Brain surgery boosts spirituality

From Nature:

News.2010 Removing part of the brain can induce inner peace, according to researchers from Italy. Their study provides the strongest evidence to date that spiritual thinking arises in, or is limited by, specific brain areas. To investigate the neural basis of spirituality, Cosimo Urgesi, a cognitive neuroscientist at the University of Udine, and his colleagues turned to people with brain tumours to assess the feeling before and after surgery. Three to seven days after the removal of tumours from the posterior part of the brain, in the parietal cortex, patients reported feeling a greater sense of self-transcendence. This was not the case for patients with tumours removed from the frontal regions of the brain. “Self-transcendence used to be considered just by philosophers and crank new age people,” says co-author Salvatore Aglioti, a cognitive neuroscientist at the Sapienza University of Rome. “This is the first really close-up study on spirituality. We're dealing with a complex phenomenon that's close to the essence of being human.”
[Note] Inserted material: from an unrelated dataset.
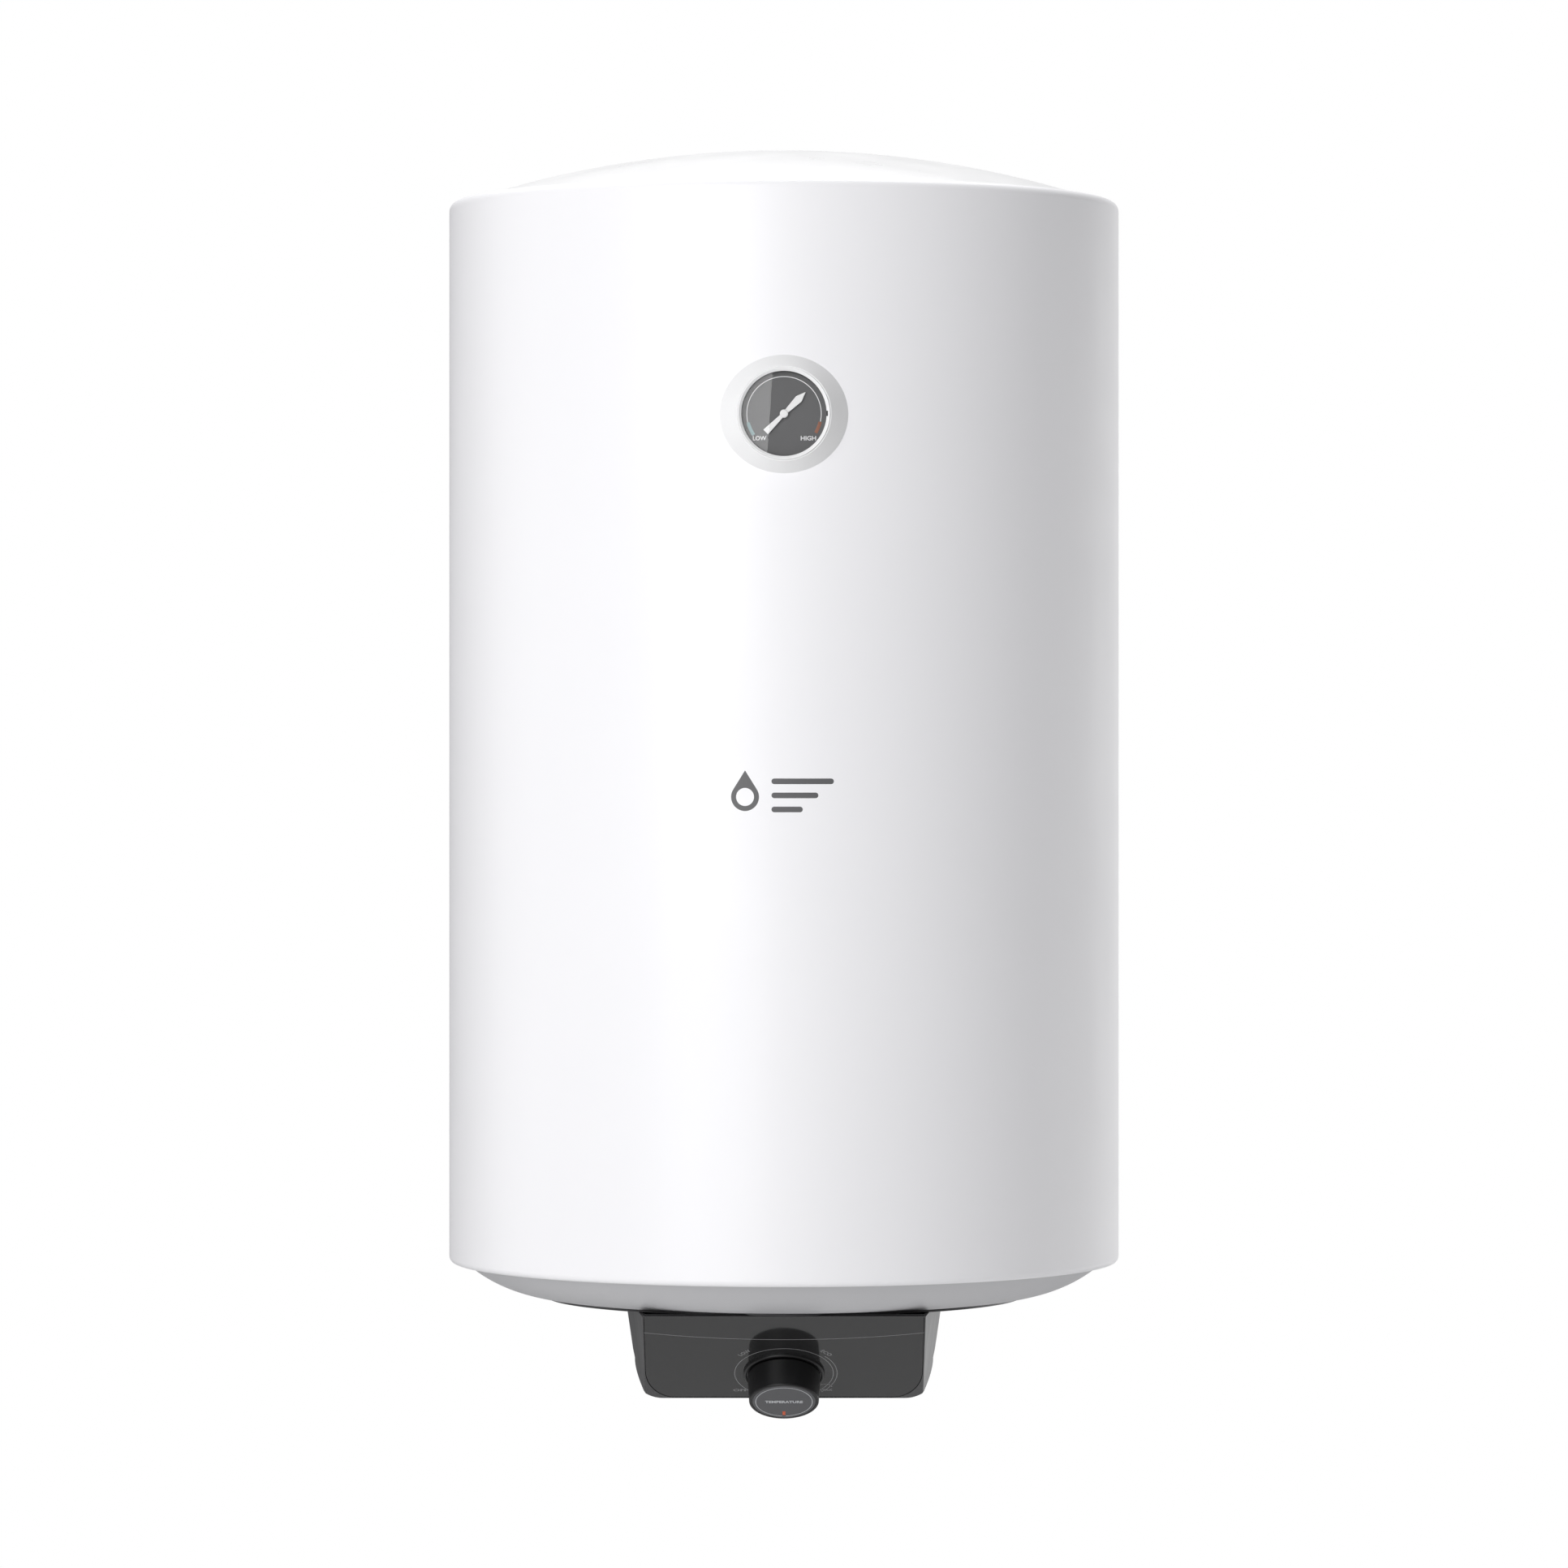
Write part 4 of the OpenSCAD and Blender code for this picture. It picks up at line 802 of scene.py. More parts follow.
def build_seam():
    """Lock seam down the casing's back, between the two rims."""
    half_w = 4.5
    thick = 0.7
    sink = 0.15
    margin = 3
    half_h = (RIM_TOP - RIM_BOTTOM) / 2 - TOP_RIM_R - margin
    back = place_at((0, AXIS_Y + CASING_R - sink, (RIM_TOP + RIM_BOTTOM) / 2), (-1, 0, 0), (0, 0, 1))
    seam = plate("casing_seam", [block_outline(-half_w, -half_h, half_w, half_h, 1)], thick, 0.3,
                 raised(back, thick))
    dress(seam, M_PAINT, "heater", "white_paint")


def build_top_cap():
    """White domed cap with its flange under the casing's upper lip."""
    edge = math.degrees(math.asin(DOME_R / DOME_SPHERE_R))
    short_of_edge = 0.997
    rim = CASING_R - TOP_RIM_R - FIT
    flange = RIM_TOP - SHEET
    outline = arc(0, DOME_CENTRE, DOME_SPHERE_R, 90, 90 - edge * short_of_edge, 40)
    outline += [(DOME_R - 0.1, RIM_TOP - 0.15), (DOME_R, flange), (rim, flange), (rim, flange - CAP_T)]
    outline += [(DOME_R - CAP_T, flange - CAP_T)]
    inner_edge = math.degrees(math.asin((DOME_R - CAP_T) / (DOME_SPHERE_R - CAP_T)))
    outline += arc(0, DOME_CENTRE, DOME_SPHERE_R - CAP_T, 90 - inner_edge, 90, 24)
    cap = turned("dome_cap", outline, steps=256)
    dress(cap, M_WHITE, "heater", "white_plastic", "top_cap")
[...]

The authors pinpointed two parts of the brain that, when damaged, led to increases in spirituality: the left inferior parietal lobe and the right angular gyrus. These areas at the back of the brain are involved in how we perceive our bodies in spatial relation to the external world. The authors of the study in the journal Neuron, say that their findings support the connection between mystic experiences and feeling detached from the body. “The most surprising part was the rapidity of the change,” says Urgesi. “This discovery shows that some complex personality traits are more malleable than previously thought.”